Le tribut ou présent annuel que divers États chrétiens avait consenti à payer aux régences barbaresques, dans le but de soustraire leur navigation commerciale aux déprédations des corsaires dans la Méditerranée, n'était pas fort élevé sans doute; mais le seul fait de son existence entretenait un lien de vasselage pour les États chrétiens qui semblaient reconnaître, ainsi, la suzeraineté de la piraterie barbaresque. Plusieurs États européens ont payé ce tribut jusqu'au moment où la France mit définitivement fin, en 1830, à la course des Barbaresques et à l'esclavage des Chrétiens; en 1816, les Deux-Siciles et la Sardaigne notamment avaient renouvelé l'engagement de le payer.
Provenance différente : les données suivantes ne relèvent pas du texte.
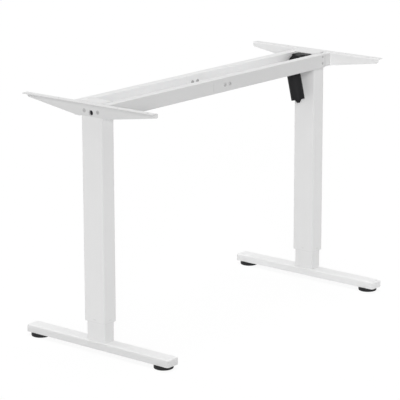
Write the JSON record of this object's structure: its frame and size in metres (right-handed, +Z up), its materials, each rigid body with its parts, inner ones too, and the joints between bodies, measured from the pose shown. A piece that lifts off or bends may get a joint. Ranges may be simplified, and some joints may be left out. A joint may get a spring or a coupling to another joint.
{
  "type": "standing desk frame",
  "caption": "White height-adjustable desk frame: telescopic columns on bar feet, extending rails, tapered desktop brackets and a black motor that drives the columns by a hexagonal shaft.",
  "frame": {"origin": "on the floor under the middle of the frame, legs down and rails pushed in", "axes": "+X towards the motor column, +Y towards the back of the desk, +Z up"},
  "size_m": [1.079, 0.54, 0.728],
  "materials": {
    "powder_white": "fine matt powder coat",
    "zinc_steel": "bright zinc",
    "machined_steel": "turned, oiled",
    "cast_block": "die cast",
    "slide_nylon": "moulded, matt",
    "collar_grey": "moulded, pale grey",
    "glide_plastic": "moulded, matt",
    "black_screws": "black oxide",
    "white_screws": "coated to match the rails",
    "gear_nylon": "moulded, matt",
    "wheel_brass": "cut",
    "case_black": "moulded, matt",
    "motor_black": "satin paint"
  },
  "bodies": {
    "right_leg": {"right_foot": "powder_white", "right_foot_stiffener": "zinc_steel", "right_foot_screws": "zinc_steel", "right_tube_plug": "zinc_steel", "right_inner_tube": "powder_white", "right_drive_nut": "slide_nylon", "right_slide_pads": "slide_nylon"},
    "right_frame": {"right_outer_tube": "powder_white", "right_glide_collar": "collar_grey", "right_column_cap": "powder_white", "right_bracket": "powder_white", "right_bracket_screws": "white_screws", "right_gear_block": "cast_block", "right_gear_block_lid": "cast_block", "right_spindle_bearing": "machined_steel", "front_outer_rail": "powder_white", "back_outer_rail": "powder_white", "rail_stubs": "powder_white", "stub_screws": "white_screws", "lock_bolts": "white_screws", "lock_nuts": "white_screws", "gear_case": "case_black", "gear_case_cover": "case_black", "gear_case_screws": "black_screws", "motor": "motor_black", "motor_socket": "case_black"},
    "left_frame": {"left_outer_tube": "powder_white", "left_glide_collar": "collar_grey", "left_column_cap": "powder_white", "left_bracket": "powder_white", "left_bracket_screws": "white_screws", "left_gear_block": "cast_block", "left_gear_block_lid": "cast_block", "left_spindle_bearing": "machined_steel", "front_inner_rail": "powder_white", "back_inner_rail": "powder_white", "front_left_rail": "powder_white", "back_left_rail": "powder_white", "rail_shoes": "slide_nylon"},
    "left_leg": {"left_foot": "powder_white", "left_foot_stiffener": "zinc_steel", "left_foot_screws": "zinc_steel", "left_tube_plug": "zinc_steel", "left_inner_tube": "powder_white", "left_drive_nut": "slide_nylon", "left_slide_pads": "slide_nylon"},
    "right_spindle_set": {"right_spindle": "machined_steel", "right_spindle_gear": "machined_steel"},
    "left_spindle_set": {"left_spindle": "machined_steel", "left_spindle_gear": "machined_steel"},
    "drive_shaft_set": {"drive_shaft": "zinc_steel", "right_drive_gear": "gear_nylon", "worm_wheel": "wheel_brass"},
    "drive_tube_set": {"drive_tube": "zinc_steel", "left_drive_gear": "gear_nylon", "drive_tube_collar": "slide_nylon"},
    "worm_set": {"worm_shaft": "machined_steel"},
    "right_front_glide_set": {"right_front_glide": "glide_plastic"},
    "right_back_glide_set": {"right_back_glide": "glide_plastic"},
    "left_front_glide_set": {"left_front_glide": "glide_plastic"},
    "left_back_glide_set": {"left_back_glide": "glide_plastic"}
  },
  "joints": [
    {"name": "lift", "type": "slide", "parent": "right_leg", "child": "right_frame", "axis": [0, 0, 1], "range_m": [0, 0.45]},
    {"name": "width_adjust", "type": "slide", "parent": "right_frame", "child": "left_frame", "axis": [-1, 0, 0], "range_m": [0, 0.4]},
    {"name": "left_lift", "type": "slide", "parent": "left_frame", "child": "left_leg", "axis": [0, 0, -1], "range_m": [0, 0.45]},
    {"name": "right_spindle_turn", "type": "hinge", "parent": "right_frame", "child": "right_spindle_set", "pos_m": [0.4905, 0, 0.4], "axis": [0, 0, 1], "continuous": true},
    {"name": "left_spindle_turn", "type": "hinge", "parent": "left_frame", "child": "left_spindle_set", "pos_m": [-0.4905, 0, 0.4], "axis": [0, 0, 1], "continuous": true},
    {"name": "shaft_turn", "type": "hinge", "parent": "right_frame", "child": "drive_shaft_set", "pos_m": [0.02, 0, 0.698], "axis": [1, 0, 0], "continuous": true},
    {"name": "tube_turn", "type": "hinge", "parent": "left_frame", "child": "drive_tube_set", "pos_m": [-0.23, 0, 0.698], "axis": [1, 0, 0], "continuous": true},
    {"name": "worm_turn", "type": "hinge", "parent": "right_frame", "child": "worm_set", "pos_m": [0.4277, 0.01997, 0.69339], "axis": [0, 0.225, 0.9744], "continuous": true},
    {"name": "right_front_glide_screw", "type": "slide", "parent": "right_leg", "child": "right_front_glide_set", "axis": [0, 0, -1], "range_m": [0, 0.01]},
    {"name": "right_back_glide_screw", "type": "slide", "parent": "right_leg", "child": "right_back_glide_set", "axis": [0, 0, -1], "range_m": [0, 0.01]},
    {"name": "left_front_glide_screw", "type": "slide", "parent": "left_leg", "child": "left_front_glide_set", "axis": [0, 0, -1], "range_m": [0, 0.01]},
    {"name": "left_back_glide_screw", "type": "slide", "parent": "left_leg", "child": "left_back_glide_set", "axis": [0, 0, -1], "range_m": [0, 0.01]}
  ],
  "couplings": [
    {"joint": "left_lift", "follows": "lift", "ratio": 1},
    {"joint": "right_spindle_turn", "follows": "lift", "rad_per_m": 785.4},
    {"joint": "left_spindle_turn", "follows": "lift", "rad_per_m": 785.4},
    {"joint": "shaft_turn", "follows": "lift", "rad_per_m": -785.4},
    {"joint": "tube_turn", "follows": "lift", "rad_per_m": -785.4},
    {"joint": "worm_turn", "follows": "lift", "rad_per_m": 14137}
  ]
}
Le 17 avril 1816, le traité conclu entre le Bey de Tunis et le royaume des Deux-Siciles porte, art. XIV, qu'un présent annuel de 5,000 piastres d'Espagne (27,500 francs) sera fait au Bey, et que la rançon des prisonniers siciliens et napolitains sera de 300 piastres (1,650 fr.) par individu.

Le 29 avril de la même année, le royaume des Deux-Siciles consentit, par un traité de commerce conclu avec le Bey de Tripoli, à payer à ce prince un présent annuel de 4,000 piastres (22,000 fr.), et un présent de même valeur à chaque installation d'un nouveau consul; une somme de 50,000 piastres (302,500 fr.) fut d'ailleurs accordée pour la rançon des prisonniers siciliens et napolitains, qui se trouvaient à cette époque au pouvoir du Bey de Tripoli.

Le même jour, le roi de Sardaigne fit signer, avec le Bey de Tripoli, un traité qui stipulait également le tribut annuel de 4,000 piastres et le payement d'une somme de cette valeur à chaque installation d'un nouveau consul sarde; mais après avoir fait détruire, dans le mois de septembre 1825, la flotille du Bey de Tripoli, qui depuis cette époque a gardé sur mer une attitude pacifique, le roi de Sardaigne s'est affranchi de tout tribut; et, par son traité du 22 février 1832, - pour expliquer le traité du 17 avril 1846, S. M. sarde a obtenu du Bey de Tunis, d'une part, que ce prince renonçat, pour lui et ses successeurs, au droit de faire et d'autoriser la course contre les bâtiments du commerce sarde; d'autre part, qu'il ne serait à l'avenir remis, par la Sardaigne, aucun présent, don ou redevance sous quelque dénomination que ce fût.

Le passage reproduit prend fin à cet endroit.